To provide plants with the well-drained, rich, alkaline soil they need, dig in well-aged compost and apply lime, and blood and bone prior to planting, then side dress with blood and bone or apply a nitrogen-rich liquid fertiliser regularly during the season. Firm soil down around the base of plants because they become top-heavy as they mature.

The next task is watering. Celery is a shallow-rooted plant, which, true to its bog plant ancestors, needs to be kept constantly moist. Even a short period drying out will result in a harvest of tough, stringy, dry stalks. A mulch around the base (clear of the stalks) helps keep soil cool and moist in summer. Celery grown in pots needs to be watered at least twice a day in warm weather.

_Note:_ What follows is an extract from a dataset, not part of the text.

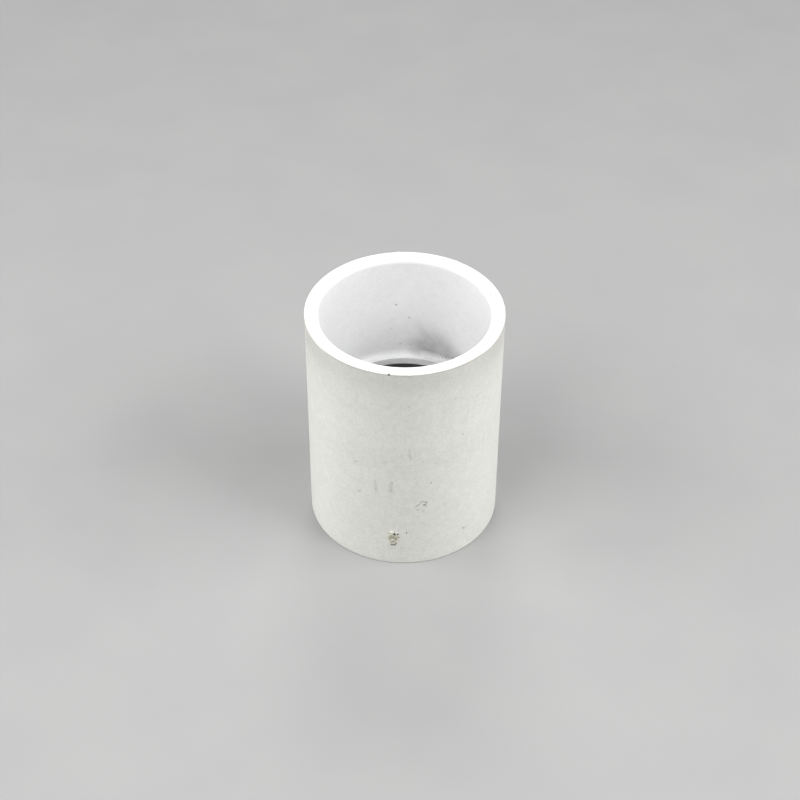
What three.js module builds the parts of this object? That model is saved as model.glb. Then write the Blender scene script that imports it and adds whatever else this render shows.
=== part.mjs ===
// Reducing coupling for solvent-weld PVC pressure pipe.
//
// One injection moulding: a straight barrel with a tapered pipe socket in each
// end and a stop ring between them. The upper socket takes 50 mm pipe, the
// lower one 1 1/2 inch pipe (48.3 mm outside). Millimetres, +Z up along the
// bore, origin at the centre of the lower end face.

import * as THREE from 'three';

// ---- driving dimensions (mm) ----------------------------------------------

const BODY_HEIGHT = 75.0;          // end face to end face

const BODY_OD_BOTTOM = 58.3;       // outside diameter at the lower end
const BODY_OD_TOP = 58.6;          // and at the upper end: slight moulding draft
const OUTER_EDGE_ROUND = 0.35;     // broken outer edge at both end faces

const UPPER_MOUTH_D = 50.3;        // upper socket, entrance diameter
const UPPER_ROOT_D = 49.8;         // upper socket, diameter at its root
const LOWER_MOUTH_D = 48.56;       // lower socket, entrance diameter
const LOWER_ROOT_D = 48.12;        // lower socket, diameter at its root
const LEAD_IN_RADIAL = 0.9;        // rounded lead-in at each socket mouth,
const LEAD_IN_AXIAL = 1.7;         // longer along the axis

const STOP_BORE_D = 45.7;          // waterway through the stop ring
const STOP_LENGTH = 2.5;           // axial length of the stop ring
const STOP_EDGE_ROUND = 0.25;      // broken edges of the stop ring's bore
const UPPER_FILLET_RADIAL = 1.15;   // fillet between upper socket wall and ledge,
const UPPER_FILLET_AXIAL = 2.0;   // a little longer along the axis
const LOWER_FILLET = 0.5;          // the same on the lower socket, whose ledge is narrower

const SEGMENTS = 84;               // facets round the axis
const ARC_STEPS = 3;               // chords in each small round

// ---- profile --------------------------------------------------------------

// Quarter of an ellipse from `from` to `to`, bulging towards `corner`, the
// point where the two straight sides would have met.
function quarter(from, to, corner, steps) {
  const points = [];
  for (let i = 0; i <= steps; i++) {
    const t = (i / steps) * Math.PI / 2;
    const a = 1 - Math.sin(t);
    const b = 1 - Math.cos(t);
    points.push(new THREE.Vector2(
      corner.x + (from.x - corner.x) * a + (to.x - corner.x) * b,
      corner.y + (from.y - corner.y) * a + (to.y - corner.y) * b,
    ));
  }
  return points;
}

const v = (r, z) => new THREE.Vector2(r, z);

const stopLow = (BODY_HEIGHT - STOP_LENGTH) / 2;    // lower ledge plane
const stopHigh = (BODY_HEIGHT + STOP_LENGTH) / 2;   // upper ledge plane

function couplingProfile() {
  const H = BODY_HEIGHT;
  const rb = BODY_OD_BOTTOM / 2;
  const rt = BODY_OD_TOP / 2;
  const um = UPPER_MOUTH_D / 2;
  const ur = UPPER_ROOT_D / 2;
  const lm = LOWER_MOUTH_D / 2;
  const lr = LOWER_ROOT_D / 2;
  const sb = STOP_BORE_D / 2;
  const e = OUTER_EDGE_ROUND;
  const s = STOP_EDGE_ROUND;
  const fr = UPPER_FILLET_RADIAL;
  const fz = UPPER_FILLET_AXIAL;
  const fl = LOWER_FILLET;

  const corners = [
    // outer edge at the lower end, then up the barrel to the upper end
    [v(rb - e, 0), v(rb, e), v(rb, 0), ARC_STEPS],
    [v(rt, H - e), v(rt - e, H), v(rt, H), ARC_STEPS],
    // upper socket: lead-in, wall, root fillet, ledge
    [v(um + LEAD_IN_RADIAL, H), v(um, H - LEAD_IN_AXIAL), v(um, H), ARC_STEPS + 1],
    [v(ur, stopHigh + fz), v(ur - fr, stopHigh), v(ur, stopHigh), ARC_STEPS],
    // stop ring
    [v(sb + s, stopHigh), v(sb, stopHigh - s), v(sb, stopHigh), 1],
    [v(sb, stopLow + s), v(sb + s, stopLow), v(sb, stopLow), 1],
    // lower socket: ledge, root fillet, wall, lead-in
    [v(lr - fl, stopLow), v(lr, stopLow - fl), v(lr, stopLow), ARC_STEPS],
    [v(lm, LEAD_IN_AXIAL), v(lm + LEAD_IN_RADIAL, 0), v(lm, 0), ARC_STEPS + 1],
  ];

  const profile = corners.flatMap(([from, to, corner, steps]) => quarter(from, to, corner, steps));
  profile.push(profile[0].clone());    // closes on itself
  return profile;
}

// ---- scene ----------------------------------------------------------------

const pvcWhite = new THREE.MeshStandardMaterial({
  name: 'white_pvc',
  color: 0xe9e8e2,
  roughness: 0.5,
  metalness: 0,
});

const couplingBody = new THREE.Mesh(
  new THREE.LatheGeometry(couplingProfile(), SEGMENTS),
  pvcWhite,
);
couplingBody.name = 'coupling_body';
couplingBody.rotation.x = Math.PI / 2;    // lathe axis +Y becomes +Z

const reducingCoupling = new THREE.Group();
reducingCoupling.name = 'reducing_coupling';
reducingCoupling.add(couplingBody);

export default reducingCoupling;
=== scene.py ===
"""Reducing coupling, white PVC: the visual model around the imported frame, with a
plain pale floor, soft studio light and the camera at the photograph's angle.
Lengths in the mesh code are in millimetres and are turned to metres at the end."""

import math

import bpy
import numpy as np
from mathutils import Matrix, Vector


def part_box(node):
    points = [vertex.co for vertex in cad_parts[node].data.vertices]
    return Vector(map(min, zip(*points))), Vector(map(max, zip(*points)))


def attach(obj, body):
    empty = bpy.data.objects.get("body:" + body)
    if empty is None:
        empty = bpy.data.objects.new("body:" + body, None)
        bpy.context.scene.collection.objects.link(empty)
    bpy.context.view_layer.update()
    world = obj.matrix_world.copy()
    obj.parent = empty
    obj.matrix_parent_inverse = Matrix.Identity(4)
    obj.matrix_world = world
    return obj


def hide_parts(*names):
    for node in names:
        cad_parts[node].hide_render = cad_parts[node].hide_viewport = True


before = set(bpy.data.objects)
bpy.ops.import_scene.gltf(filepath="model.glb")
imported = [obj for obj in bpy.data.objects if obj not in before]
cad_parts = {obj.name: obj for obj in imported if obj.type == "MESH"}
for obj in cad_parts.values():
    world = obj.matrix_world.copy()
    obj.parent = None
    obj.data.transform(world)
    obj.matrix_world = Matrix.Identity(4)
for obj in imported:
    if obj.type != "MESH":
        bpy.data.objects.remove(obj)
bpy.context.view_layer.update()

MM = 0.001
SCENE = bpy.context.scene

# ---------------------------------------------------------------- dimensions
# The same driving dimensions as the CAD model (mm). The height and the top diameter are read from
# the frame, and the bottom diameter is set from the top one, so that the two models can't drift apart.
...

As harvest approaches, varieties of celery with green stalks (such as ‘Elne’) should be blanched (hidden from light to inhibit chorophyll production) to avoid stalks developing an unpleasant, bitter taste. There are a few common ways to do this. One way is to plant the celery in a 20cm deep trench and, starting around three weeks before harvest, fill the trench to about a third of the way up the stem, then cover another third of the stem each week (leaving the leaves uncovered). A second way is to plant celery in a block so plants shade each other’s stalks, then place boards around the outside of the block to shade the outer plants. Probably the easiest approach is to tie newspaper or cardboard around the stems three weeks before harvest. Easier still is to grow a self-blanching type (such as ‘Utah’) with a golden stem, though some gardeners will still blanch such varieties.

If you love the taste of celery, but not its demanding ways, lovage or parcel might be better options. Lovage is a tall-growing perennial in the celery family and its leaves can be substituted for celery in salads and soups, while parcel is a small, mild-tasting variety of wild celery.